Records from a data collection:
————

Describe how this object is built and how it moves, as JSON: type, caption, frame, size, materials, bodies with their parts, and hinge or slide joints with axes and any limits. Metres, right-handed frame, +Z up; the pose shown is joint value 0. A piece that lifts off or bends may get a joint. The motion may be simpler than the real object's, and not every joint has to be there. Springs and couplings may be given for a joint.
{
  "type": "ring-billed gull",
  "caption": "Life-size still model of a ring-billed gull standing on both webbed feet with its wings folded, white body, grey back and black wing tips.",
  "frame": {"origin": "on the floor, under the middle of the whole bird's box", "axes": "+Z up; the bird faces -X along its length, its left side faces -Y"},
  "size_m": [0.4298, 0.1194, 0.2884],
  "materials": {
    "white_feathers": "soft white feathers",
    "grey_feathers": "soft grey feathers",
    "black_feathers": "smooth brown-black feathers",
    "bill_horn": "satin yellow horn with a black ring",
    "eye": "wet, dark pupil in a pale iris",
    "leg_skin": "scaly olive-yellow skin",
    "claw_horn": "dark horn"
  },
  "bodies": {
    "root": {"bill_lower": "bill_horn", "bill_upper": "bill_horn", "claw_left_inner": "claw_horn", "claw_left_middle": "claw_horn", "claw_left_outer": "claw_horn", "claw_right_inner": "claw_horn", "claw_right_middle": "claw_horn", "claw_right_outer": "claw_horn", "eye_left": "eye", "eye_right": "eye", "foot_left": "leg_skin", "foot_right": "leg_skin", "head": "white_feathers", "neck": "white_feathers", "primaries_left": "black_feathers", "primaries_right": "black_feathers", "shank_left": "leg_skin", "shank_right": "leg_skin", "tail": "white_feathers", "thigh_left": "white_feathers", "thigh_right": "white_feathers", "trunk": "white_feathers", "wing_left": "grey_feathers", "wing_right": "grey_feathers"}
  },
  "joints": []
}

————

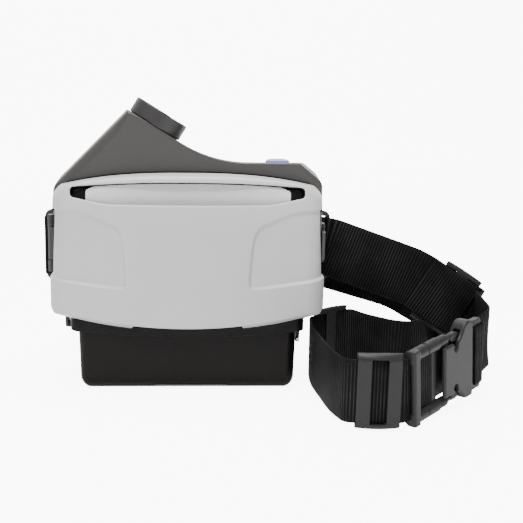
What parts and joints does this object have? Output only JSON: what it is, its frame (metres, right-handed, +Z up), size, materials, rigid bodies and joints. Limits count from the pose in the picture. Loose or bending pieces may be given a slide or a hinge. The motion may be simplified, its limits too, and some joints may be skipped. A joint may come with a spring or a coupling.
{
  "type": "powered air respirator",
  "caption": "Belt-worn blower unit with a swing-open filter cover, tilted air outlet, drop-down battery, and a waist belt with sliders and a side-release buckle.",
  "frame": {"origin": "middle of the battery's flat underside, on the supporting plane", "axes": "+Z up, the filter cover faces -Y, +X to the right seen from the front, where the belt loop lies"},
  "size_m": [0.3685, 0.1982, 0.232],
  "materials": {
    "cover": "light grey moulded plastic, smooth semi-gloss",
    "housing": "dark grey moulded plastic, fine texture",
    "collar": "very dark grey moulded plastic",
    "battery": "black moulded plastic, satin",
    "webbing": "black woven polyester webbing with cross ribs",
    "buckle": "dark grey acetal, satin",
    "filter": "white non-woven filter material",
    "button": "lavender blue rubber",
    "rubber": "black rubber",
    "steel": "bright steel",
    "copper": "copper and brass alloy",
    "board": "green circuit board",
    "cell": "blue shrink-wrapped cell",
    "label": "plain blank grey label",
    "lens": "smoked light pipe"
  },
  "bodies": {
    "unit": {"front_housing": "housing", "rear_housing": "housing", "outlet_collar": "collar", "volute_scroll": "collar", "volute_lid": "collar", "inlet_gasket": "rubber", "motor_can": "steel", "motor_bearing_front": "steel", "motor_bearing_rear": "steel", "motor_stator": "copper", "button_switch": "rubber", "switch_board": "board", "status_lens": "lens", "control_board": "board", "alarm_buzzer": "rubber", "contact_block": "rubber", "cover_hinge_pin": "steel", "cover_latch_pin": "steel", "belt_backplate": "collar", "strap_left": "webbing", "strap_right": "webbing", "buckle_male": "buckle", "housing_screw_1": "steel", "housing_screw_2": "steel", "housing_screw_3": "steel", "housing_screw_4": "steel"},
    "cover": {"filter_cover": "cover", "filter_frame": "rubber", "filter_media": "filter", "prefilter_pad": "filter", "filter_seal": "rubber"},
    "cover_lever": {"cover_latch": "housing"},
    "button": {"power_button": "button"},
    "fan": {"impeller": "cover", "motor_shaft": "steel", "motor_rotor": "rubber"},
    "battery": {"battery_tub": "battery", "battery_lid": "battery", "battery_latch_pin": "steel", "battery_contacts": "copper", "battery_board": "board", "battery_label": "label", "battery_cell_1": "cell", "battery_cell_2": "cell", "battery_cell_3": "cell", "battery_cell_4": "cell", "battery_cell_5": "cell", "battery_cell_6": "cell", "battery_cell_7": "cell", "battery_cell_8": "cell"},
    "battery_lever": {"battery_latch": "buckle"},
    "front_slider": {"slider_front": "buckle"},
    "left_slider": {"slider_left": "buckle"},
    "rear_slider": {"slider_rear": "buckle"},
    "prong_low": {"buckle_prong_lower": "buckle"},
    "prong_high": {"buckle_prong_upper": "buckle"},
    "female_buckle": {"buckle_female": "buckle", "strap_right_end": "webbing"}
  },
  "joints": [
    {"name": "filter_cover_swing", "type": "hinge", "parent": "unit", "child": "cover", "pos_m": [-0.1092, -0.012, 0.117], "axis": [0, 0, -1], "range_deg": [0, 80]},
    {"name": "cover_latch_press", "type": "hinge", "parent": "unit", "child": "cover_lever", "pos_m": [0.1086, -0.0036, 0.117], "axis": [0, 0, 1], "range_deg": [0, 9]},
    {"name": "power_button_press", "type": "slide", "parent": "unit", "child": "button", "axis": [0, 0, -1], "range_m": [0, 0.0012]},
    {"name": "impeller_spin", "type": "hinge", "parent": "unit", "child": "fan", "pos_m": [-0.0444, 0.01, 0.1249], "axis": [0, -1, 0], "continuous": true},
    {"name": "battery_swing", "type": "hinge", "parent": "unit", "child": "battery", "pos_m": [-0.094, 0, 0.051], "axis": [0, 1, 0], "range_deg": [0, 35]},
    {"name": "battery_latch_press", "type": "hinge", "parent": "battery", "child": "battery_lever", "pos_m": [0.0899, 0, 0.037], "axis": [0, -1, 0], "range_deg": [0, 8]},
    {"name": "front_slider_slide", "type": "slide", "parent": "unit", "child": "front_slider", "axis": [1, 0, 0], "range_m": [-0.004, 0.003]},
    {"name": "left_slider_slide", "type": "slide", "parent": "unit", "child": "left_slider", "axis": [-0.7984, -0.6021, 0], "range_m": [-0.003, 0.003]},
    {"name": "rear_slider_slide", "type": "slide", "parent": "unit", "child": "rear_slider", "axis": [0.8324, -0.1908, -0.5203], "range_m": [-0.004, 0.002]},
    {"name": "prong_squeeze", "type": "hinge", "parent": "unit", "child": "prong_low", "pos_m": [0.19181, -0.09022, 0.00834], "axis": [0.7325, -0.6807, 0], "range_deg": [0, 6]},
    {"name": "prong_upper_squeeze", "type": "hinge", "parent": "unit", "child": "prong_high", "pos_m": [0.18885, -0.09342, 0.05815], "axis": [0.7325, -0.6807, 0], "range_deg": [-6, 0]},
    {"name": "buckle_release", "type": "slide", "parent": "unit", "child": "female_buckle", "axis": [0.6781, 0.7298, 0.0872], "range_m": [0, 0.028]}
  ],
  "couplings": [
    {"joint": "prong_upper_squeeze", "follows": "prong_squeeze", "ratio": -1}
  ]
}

————

WRITTEN REQUEST: Check each line above for the string "JSON" and report how many lines have it, giving only the number.

SOLVED EXERCISE: 2